Well, the fact that their public safety concerns aren't being met is a travesty. You should be able to live in a cheap neighborhood without the authorities allowing two-legged predators to flourish.

Of course one side of the political debate has long advocated forceful action to rid poor neighborhoods of these predators, such as long jail sentences, vigorous police enforcement, and a minimum of excuses accepted for lawless behavior, in order that the innocent poor and heavily minority residents of those poor neighborhoods can live in peace and safety. For this, the other side of the political debate has long been in the habit of calling them racists.

Which side are you on?

Posted by: Ken | Oct 23, 2004 4:40:20 PM

I'd be willing to bet that Bush voters who believe that "inequality is a problem" are thinking that things like Equal Opportunity create "inequality".

Posted by: Nick Simmonds | Oct 23, 2004 4:45:58 PM

WeSafer...,

I think Keynesianism lost credibility because of stagflation and the inflation crises of the 70s-80s, not because more spending power in the hands of consumers is a bad idea. It remains a good idea. It's just that money in the hands of the really downtrodden would hypothetically go to blue-chip sectors of the economy - food, real estate - and not to the sectors that profit from the irrational exuberance of the present middle-class culture.

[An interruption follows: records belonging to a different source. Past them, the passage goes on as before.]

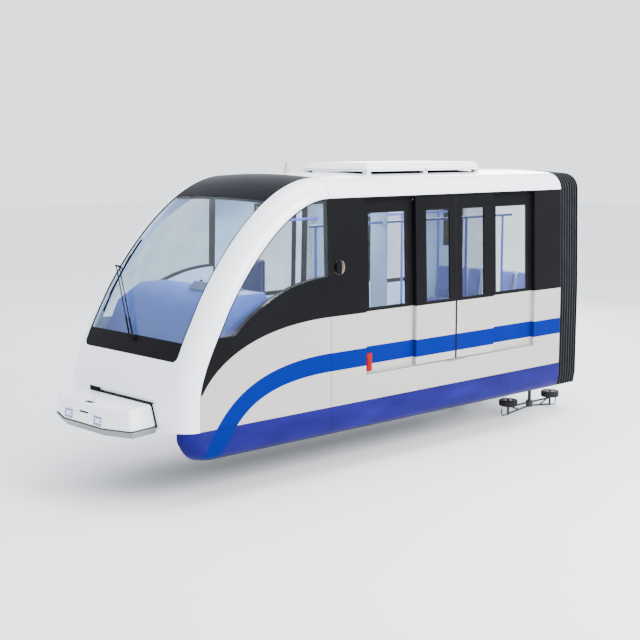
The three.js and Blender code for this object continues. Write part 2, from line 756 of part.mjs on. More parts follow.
function wiper() {
  const { hub, joint, blade, armSides } = WIPER;
  const head = onScreen(hub.z, hub.y, hub.proud);
  const elbow = onScreen(joint.z, joint.y, joint.proud);
  const edge = blade.z.map((z) => onScreen(z, blade.y, blade.proud));
  const aside = ([x, y, z], side) => [x, y + side, z];
  const boss = bar(onScreen(hub.z, hub.y, 0.4), head, hub.radius, 12);
  const arms = armSides.map((side) => bar(aside(head, side), aside(elbow, side), 6, 6));
  const crossbar = bar(aside(elbow, -22), aside(elbow, 22), 12);
  const carrier = bar(elbow, edge[2].map((value, i) => (value + edge[3][i]) / 2), 9);
  const lengths = edge.slice(1).map((place, i) => bar(edge[i], place, blade.radius));
  return join(boss, ...arms, crossbar, carrier, ...lengths);
}

// Cab desk: a sloping front under the windscreen, a flat top, and a pedestal
const DESK = [
  [-3960, 1060],
  [-3846, 1256],
  [-3736, 1484],
  [-3398, 1676],
  [-3016, 1676],
  [-2966, 1590],
  [-3240, 1420],
  [-3280, FLOOR_Z + FIT],
  [-3800, FLOOR_Z + FIT],
];
const DESK_HALF = 960;

function cabDesk() {
  return prismY(DESK, -DESK_HALF, DESK_HALF);
}

// Driver's seat on a post, with a headrest on two rods
const SEAT = {
  y: [-540, -60],
  post: { x: -2830, radius: 50 },
  cushion: { x: [-3060, -2640], z: [1300, 1400] },
  back: [[-2740, 1390], [-2620, 1390], [-2600, 2006], [-2676, 2006]],
  rods: { x: -2640, y: [-380, -220], z: [1990, 2040], radius: 8 },
  head: [
    [-2680, 2030],
    [-2664, 2014],
    [-2616, 2014],
    [-2600, 2030],
    [-2600, 2188],
    [-2616, 2204],
    [-2664, 2204],
    [-2680, 2188],
  ],
  headY: [-430, -170],
};

function driverSeat() {
  const { y, post, cushion, back, rods, head, headY } = SEAT;
  const middle = (y[0] + y[1]) / 2;
  const column = roundZ(post.radius, CAB_FLOOR_Z + FIT, cushion.z[0] + 10, post.x, middle, 12);
  const pad = block(...cushion.x, ...y, ...cushion.z);
  const upright = prismY(back, y[0] + 10, y[1] - 10);
  const stems = rods.y.map((side) => roundZ(rods.radius, ...rods.z, rods.x, side, 8));
  return join(column, pad, upright, ...stems, prismY(head, ...headY));
}

// Front benches along the walls, under the pocket windows, as [y, z] points
const WALL_SEAT_X = [-2100, -760];
const WALL_SEAT_Y = WAIST_HALF - WALL - 0.4;
const WALL_SEAT = [
  [WALL_SEAT_Y, FLOOR_Z + FIT],
  [WALL_SEAT_Y, 1320],
  [WALL_SEAT_Y - 40, 1320],
  [WALL_SEAT_Y - 90, 1030],
  [660, 1040],
  [650, 960],
  [760, 930],
  [780, FLOOR_Z + FIT],
];

function frontBench() {
  return prismX(WALL_SEAT.map(([y, z]) => [-y, z]), ...WALL_SEAT_X);
}

// Rear benches across the car beside the aisle, each with three seat backs, as [x, z] points
const CROSS_SEAT = [
  [1760, 1000],
  [1790, 940],
  [1900, 930],
  [1920, FLOOR_Z + FIT],
  [2200, FLOOR_Z + FIT],
  [2250, 1000],
  [2262, 1524],
  [2206, 1524],
  [2140, 1030],
  [1790, 1030],
];
const CROSS_SEAT_Y = [190, 1052];
const SEAT_GAP = { y: [450, 750], half: 14, lowZ: 1060 };

function rearBench() {
  const [inner, outer] = CROSS_SEAT_Y;
  const { y: places, half, lowZ } = SEAT_GAP;
  const gaps = places.map((y) => block(2000, 2300, -y - half, -y + half, lowZ, 1600));
  return cut(prismY(CROSS_SEAT, -outer, -inner), ...gaps);
}

// Grab rails: a rail under the ceiling on four posts
const GRAB_RAIL = {
  x: [-2000, 1900],
  postX: [-1900, -720, 914, 1700],
  y: -600,
  topZ: 2360,
  radius: 17,
};

function grabRail() {
  const { x, postX, y, topZ, radius } = GRAB_RAIL;
  const posts = postX.map((place) => roundZ(radius, FLOOR_Z + FIT, topZ, place, y, 10));
  return join(bar([x[0], y, topZ], [x[1], y, topZ], radius, 10), ...posts);
}

// Bogie: ring frame round the tyres, bridge over the axle with the pivot plate, arms to the guide wheels
const RING = { x: 345, y: [345, 410], z: [200, 290], hole: 262 };
const BRIDGE = [
  [-345, 240],
  [-230, 372],
  [230, 372],
  [345, 240],
  [265, 240],
  [200, 318],
  [-200, 318],
  [-265, 240],
];
const JOURNAL = 32;
const GUIDE_PIN = 20;
const BOGIES = {
  front: { x: -AXLE_X, guideZ: [-98, -10], pinTop: 60 },
  rear: { x: AXLE_X, guideZ: [-442, -354], pinTop: -330 },
};

function bogieFrame({ x, guideZ }, hangs) {
  const { y: [inY, outY], z: [low, high], hole } = RING;
  const outer = block(x - RING.x, x + RING.x, -outY, outY, low, high);
  const ring = cut(outer, block(x - hole, x + hole, -inY, inY, low - 10, high + 10));
  const bridge = prismY(BRIDGE.map(([along, z]) => [x + along, z]), -60, 60);
  const plate = roundZ(80, 370, SPINE_LOW_Z, x, 0);
  const bearings = [-1, 1].map((side) => {
    const [a, b] = ordered(side * inY, side * outY);
    return block(x - 70, x + 70, a, b, 175, 315);
  });
  const bores = roundY(JOURNAL + BEARING, -outY - 10, outY + 10, x, TYRE_RADIUS);
  const arms = [-1, 1].flatMap((side) => (hangs ? hangingArm(x, side, guideZ) : shortArm(x, side, guideZ)));
  return cut(join(ring, bridge, plate, ...bearings, ...arms), bores);
}

const GUIDE_Y = BEAM_HALF + GUIDE_RADIUS;

// Arm of the front bogie: a beam along the ring at each side, with a pin for a guide wheel at each end
function shortArm(x, side, guideZ) {
  const y = side * GUIDE_Y;
  const beamZ = [200, 260];
  const [a, b] = ordered(side * (RING.y[1] - 10), side * (GUIDE_Y + 30));
  const root = block(x - 200, x + 200, a, b, ...beamZ);
  const beam = block(x - GUIDE_REACH - 40, x + GUIDE_REACH + 40, y - 30, y + 30, ...beamZ);
  const pins = [-1, 1].map((end) => guidePin(x + end * GUIDE_REACH, y, guideZ, beamZ[1] - 5));
  return [root, beam, ...pins];
}

// Arm of the rear bogie: a post down to a hub, two rods to each guide wheel, a brace and a thin guard loop
function hangingArm(x, side, guideZ) {
  const y = side * GUIDE_Y;
  const [a, b] = ordered(side * (RING.y[1] - 10), side * (GUIDE_Y + 20));
  const root = block(x - 60, x + 60, a, b, 200, 280);
  const post = block(x - 16, x + 16, y - 18, y + 18, -440, 240);
  const hub = roundZ(52, -528, -428, x, y, 16);
  const pieces = [root, post, hub];
  [-1, 1].forEach((end) => {
    const wheelX = x + end * GUIDE_REACH;
    pieces.push(bar([x, y, -462], [wheelX, y, -466], 15));
    pieces.push(bar([x, y, -514], [wheelX, y, -564], 13));
    pieces.push(bar([x + end * 260, y, -536], [x + end * 440, y, -466], 11));
    pieces.push(bar([wheelX, y, -450], [wheelX, y, -578], 16));
    pieces.push(...guardLoop(x, y, side, end));
    pieces.push(guidePin(wheelX, y, guideZ, guideZ[1] + 12));
  });
  return pieces;
}

// Guard round the outer edge of a guide wheel
function guardLoop(x, y, side, end) {
  const outer = x + end * (GUIDE_REACH + GUIDE_RADIUS + 14);
  const wheelX = x + end * GUIDE_REACH;
  return [
    bar([wheelX, y, -574], [outer - end * 20, y, -574], 8, 6),
    bar([outer - end * 24, y, -574], [outer, y, -540], 8, 6),
    bar([outer, y, -546], [outer, y, -470], 8, 6),
  ];
}

// Upright pin with a collar under the guide wheel
function guidePin(x, y, [low, high], top) {
  const pin = roundZ(GUIDE_PIN, low - 20, top, x, y, 16);
  const collar = roundZ(GUIDE_PIN + 14, low - 20, low - FIT, x, y, 16);
  return join(pin, collar);
}

function axle(x) {
  const shaft = roundY(JOURNAL, -RING.y[1], RING.y[1], x, TYRE_RADIUS);
  const body = roundY(48, -TYRE_Y[1] - 10, TYRE_Y[1] + 10, x, TYRE_RADIUS, 16);
  const rims = [-1, 1].map((side) => {
    const [a, b] = ordered(side * TYRE_Y[0], side * TYRE_Y[1]);
    return roundY(RIM_RADIUS, a + 12, b - 12, x, TYRE_RADIUS, 32);
  });
  return join(shaft, body, ...rims);
}

// Ring turned about its axle from a section with rounded outer corners, as [radius, place along the axle]
function wheelRing(bore, outer, [low, high], corner, sides) {
  const section = [
    [bore, low],
    [outer - corner, low],
    [outer, low + corner],
    [outer, high - corner],
    [outer - corner, high],
    [bore, high],
    [bore, low],
  ];
  return new THREE.LatheGeometry(section.map(([r, along]) => new THREE.Vector2(r, along)), sides);
}

// Load tyre on the left
function loadTyre(x) {
  const half = (TYRE_Y[1] - TYRE_Y[0]) / 2;
  const geometry = wheelRing(RIM_RADIUS + FIT * 2, TYRE_RADIUS, [-half, half], 28, 32);
  geometry.translate(x, -(TYRE_Y[0] + TYRE_Y[1]) / 2, TYRE_RADIUS);
  return solidOf(geometry);
}

function guideWheel(x, y, guideZ) {
  const geometry = wheelRing(GUIDE_PIN + BEARING, GUIDE_RADIUS, guideZ, 15, 24);
  geometry.rotateX(Math.PI / 2);
  geometry.translate(x, y, 0);
  return solidOf(geometry);
}

// Assembly
add("underframe", underframe(), "underside");
add("spine", spine(), "underside");
addPair("side_wall", sideWall(), "lightGrey");
addPair("cab_side", cabSide(), "lightGrey");
addPair("cab_window", cabWindow(), "glass");
add("nose_shell", noseShell(), "white");
add("windscreen", windscreen(), "glass");
add("windscreen_cap", windscreenCap(), "blackPanel");
add("roof_shell", roofShell(), "white");
add("end_wall", endWall(), "lightGrey");
addPair("skirt", skirt(), "skirtBlue");
Object.entries(WINDOWS_X).forEach(([place, x]) => {
  addPair(`saloon_window_${place}`, saloonWindow(x), "glass");
});
LEAVES.forEach((leaf) => {
  addPair(leaf.stem, doorLeaf(leaf), "lightGrey");
  addPair(leaf.stem.replace("leaf", "glass"), doorGlass(leaf), "glass");
});
add("bellows", bellows(), "rubber");
add("gangway_ring", gangwayRing(), "steel");
add("gangway_floor", gangwayFloor(), "steel");
add("roof_unit", roofUnit(), "white");
add("aerial", aerial(), "white");
add("coupler_housing", couplerHousing(), "white");
addPair("headlamp", headlamp(), "lamp");
add("wiper", wiper(), "rubber");
add("cab_desk", cabDesk(), "deskBlue");
add("driver_seat", driverSeat(), "seatBlue");
addPair("bench_front", frontBench(), "seatBlue");
addPair("bench_rear", rearBench(), "seatBlue");
addPair("grab_rail", grabRail(), "seatBlue");
Object.entries(BOGIES).forEach(([place, bogie]) => {
  add(`bogie_${place}`, bogieFrame(bogie, place === "rear"), "steel");
  add(`axle_${place}`, axle(bogie.x), "steel");
  addPair(`load_tyre_${place}`, loadTyre(bogie.x), "rubber");
  [["lead", -1], ["trail", 1]].forEach(([end, sign]) => {
    const wheel = guideWheel(bogie.x + sign * GUIDE_REACH, -GUIDE_Y, bogie.guideZ);
    addPair(`guide_wheel_${place}_${end}`, wheel, "rubber");
  });
});

export default car;
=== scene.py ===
"""Looks of the monorail cab car. Lengths are in millimetres until a mesh is made."""

import json
import math

import bmesh
import bpy
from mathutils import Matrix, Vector

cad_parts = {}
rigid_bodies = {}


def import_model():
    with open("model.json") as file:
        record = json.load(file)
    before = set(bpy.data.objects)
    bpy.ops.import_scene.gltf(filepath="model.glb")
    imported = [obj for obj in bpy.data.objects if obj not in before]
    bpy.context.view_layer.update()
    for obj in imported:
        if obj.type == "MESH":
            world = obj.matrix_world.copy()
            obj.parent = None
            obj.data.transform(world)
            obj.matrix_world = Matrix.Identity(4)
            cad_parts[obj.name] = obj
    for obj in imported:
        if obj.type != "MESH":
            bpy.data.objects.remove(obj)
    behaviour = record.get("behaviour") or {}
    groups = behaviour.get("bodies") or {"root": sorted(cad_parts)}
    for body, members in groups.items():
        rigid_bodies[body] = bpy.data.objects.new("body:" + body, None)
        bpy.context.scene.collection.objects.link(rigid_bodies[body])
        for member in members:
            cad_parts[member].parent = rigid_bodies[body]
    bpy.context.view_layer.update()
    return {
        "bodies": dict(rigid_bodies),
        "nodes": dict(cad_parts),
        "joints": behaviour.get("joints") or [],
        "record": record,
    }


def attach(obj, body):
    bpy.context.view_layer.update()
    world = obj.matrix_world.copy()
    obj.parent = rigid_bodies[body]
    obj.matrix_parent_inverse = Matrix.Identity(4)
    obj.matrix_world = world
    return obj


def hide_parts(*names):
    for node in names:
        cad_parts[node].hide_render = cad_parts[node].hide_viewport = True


MM = 0.001

# Main stations along the car, in the CAD's own numbers
NOSE_X = -4362
SEAM_X = -2156
BODY_END_X = 2354
GANGWAY_END_X = 2780
AXLE_X = 2566
POCKET_X = (-1566, 1754)
DOORWAY_X = (-640, 834)
DOOR_X = (-670, 864)
DOOR_SEAM_X = 94

# Heights
SKIRT_LOW_Z = -100
SKIRT_TOP_Z = 246
FLOOR_Z = 576
CAB_FLOOR_Z = 950
STRIPE_Z = (678, 898)
WAIST_Z = 1330
WINDOW_Z = (1356, 2536)
DOORWAY_TOP_Z = 2600
POCKET_TOP_Z = 2700
CANTRAIL_Z = 2718
ROOF_Z = 2988

# Sections and thicknesses
WAIST_HALF = 1150
CANTRAIL_HALF = 1109
EDGE_RADIUS = (240, 270)
CROWN = (12, 32)
SHELL = 50
WALL = 92
CAB_WALL = 60
POCKET_DEPTH = 62
LEAF = 45
SKIRT_SKIN = 28
GLASS = 10
CLEAR = 5
FIT = 0.3


# Meshes


class Shape:
    """Points and faces of one piece, with the number of the material each face takes."""

    def __init__(self):
        self.points = []
        self.faces = []
        self.paints = []

    def face(self, corners, paint=0):
        self.faces.append(tuple(corners))
        self.paints.append(paint)

    def mirrored(self):
        """The same shape on the other side of the centre plane."""
        twin = Shape()
        twin.points = [(x, -y, z) for x, y, z in self.points]
        twin.faces = [tuple(reversed(face)) for face in self.faces]
        twin.paints = list(self.paints)
        return twin


def only(number):
    """A choice of material that is the same for every cell."""
    return lambda i, j: number


def steps(start, end, count):
    """count + 1 even steps from start to end."""
    return [start + (end - start) * k / count for k in range(count + 1)]


def full_turn(count):
    return [2 * math.pi * k / count for k in range(count)]


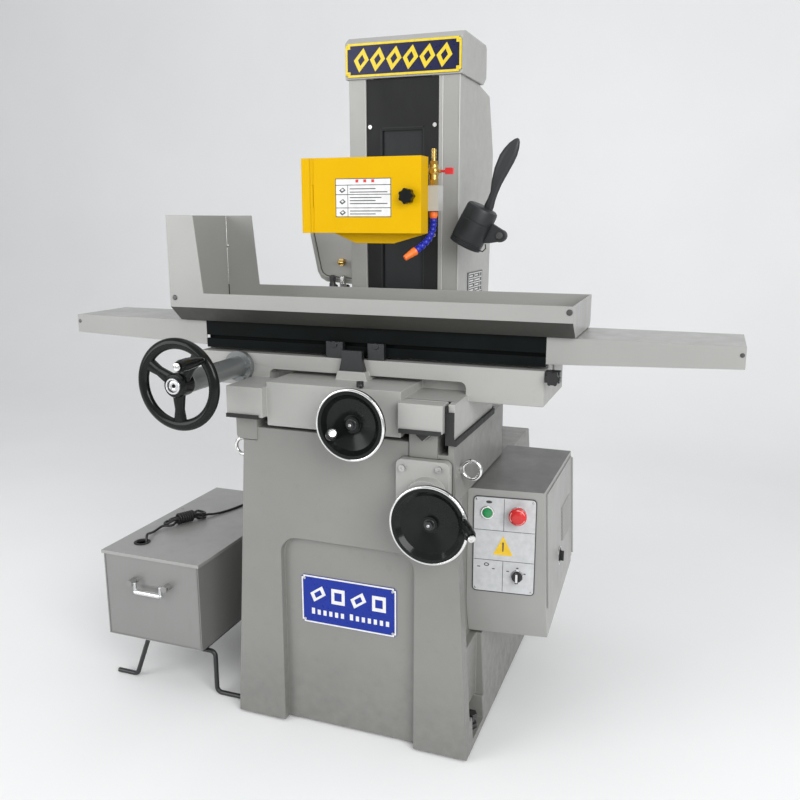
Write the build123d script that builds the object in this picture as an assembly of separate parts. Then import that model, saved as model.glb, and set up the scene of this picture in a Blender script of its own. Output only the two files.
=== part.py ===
from build123d import *
import math
import os

# Hand-fed surface grinder with its coolant tank. Millimetres, +Z up, +X to the operator's right,
# the operator stands at -Y. The origin is on the floor, at the centre of the four levelling feet.
# Every y below is measured back from the front plane of the base, and FRONT carries it to the origin.

# ---- driving dimensions -------------------------------------------------------------------------
FRONT = -380.0  # the front plane of the base, from the origin
BASE_Z0 = 6.0  # underside of the base, on its levelling pads
BASE_TOP = 739.0
BASE_DEPTH = 760.0
BASE_HALF_LOW = 294.0
BASE_HALF_TOP = 253.0
WAY_TOP = 764.0  # cross ways on the base
FIT = 0.3  # free gap between parts that slide or pass each other
BORE = 0.06  # radial clearance of a turning shaft

COLUMN_X0, COLUMN_X1 = -150.0, 140.0
COLUMN_Y0, COLUMN_Y1 = 400.0, 705.0
COLUMN_TOP = 1545.0
COVER_X0, COVER_X1 = -104.0, 86.0
SLOT_X0, SLOT_X1 = -61.5, 43.8
SLOT_Z0, SLOT_Z1 = 900.0, 1419.0

SPINDLE_X, SPINDLE_Z = -9.0, 1253.0
WHEEL_R = 79.0
WHEEL_BORE_R = 15.875
WHEEL_Y0, WHEEL_Y1 = 160.0, 173.5
GUARD_X0, GUARD_X1 = -156.0, 132.0
GUARD_Z0, GUARD_Z1 = 1173.0, 1338.0
GUARD_FRONT, GUARD_BACK = 140.0, 188.0
HINGE_X = -130.0  # the guard door's hinge line
KNOB_X, KNOB_Z = 103.0, 1253.0

TABLE_X = 5.0  # the table's middle at rest
TABLE_HALF = 415.0
TABLE_Y0, TABLE_Y1 = 114.0, 303.0
TABLE_Z0, TABLE_Z1 = 899.0, 965.0
TABLE_TOP = 1005.0
WORK_HALF = 230.0  # 460 mm long work surface
WORK_Y0, WORK_Y1 = 115.0, 265.0  # 150 mm wide
TRAY_HALF = 477.0
TRAY_Y0, TRAY_Y1 = 61.0, 318.0
TRAY_TOP = 1034.0
SHEET = 3.0
SPLASH_TOP = 1213.0
WING_END = 804.0

SADDLE_HALF = 421.0
SADDLE_Y0, SADDLE_Y1 = 100.0, 330.0
SADDLE_TOP = 893.0
RACK_Y0, RACK_Y1 = 200.0, 216.0
BELT_Y0, BELT_Y1 = 224.0, 240.0
PINION_X, PINION_R = -100.0, 19.5
DRIVE_Z = 861.0
PULLEY_R = 24.0

TABLE_WHEEL = (-310.0, -150.0, DRIVE_Z)
TABLE_WHEEL_R = 101.0
CROSS_WHEEL = (48.0, -60.0, 783.0)
CROSS_WHEEL_R = 78.0
LIFT_WHEEL = (222.0, -60.0, 584.0)
LIFT_WHEEL_R = 86.0
LAY_X = 100.0  # second shaft of the elevating train
PINION_PITCH, GEAR_PITCH = 30.5, 91.5  # 3 to 1, 122 mm between the shafts
BEVEL_R = 25.0
SCREW_Y, SCREW_R = 540.0, 12.0  # the elevating screw stands at LAY_X

BOX_X0, BOX_X1 = 250.3, 424.0  # electrical box
BOX_Y0, BOX_Y1 = 133.0, 517.0
BOX_Z0, BOX_Z1 = 247.0, 608.0
BOX_YAW = 6.23  # degrees that the box front turns away
BOX_LEAN = 15.0 / 361.0  # the right side leans out downwards

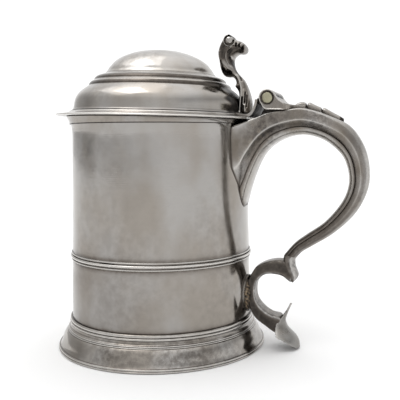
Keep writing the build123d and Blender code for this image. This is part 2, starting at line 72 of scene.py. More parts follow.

Posted by: lucidish | Oct 23, 2004 5:07:08 PM

Luci,

Sure, more spending power in the hands of consumers is a good thing, but I wonder what the opportunity cost of doing that is.

Also, Karmakin's idea was to reverse negative economic cycles with a system that much resembles Keynes'. It can certainly work sometimes but it can also fail at reversing recessions.

You mention stagflation. According to the Philips curve, which Keynes used as a basis for his theory, I'm not sure stagflation is possible since it considers unemployment and inflation to be pure trade-offs ( 1 less here means 1 more there ). If keynesianism was right, stagflation shouldn't have happened.


Would someone tell me where the expression "blue-chip" comes from?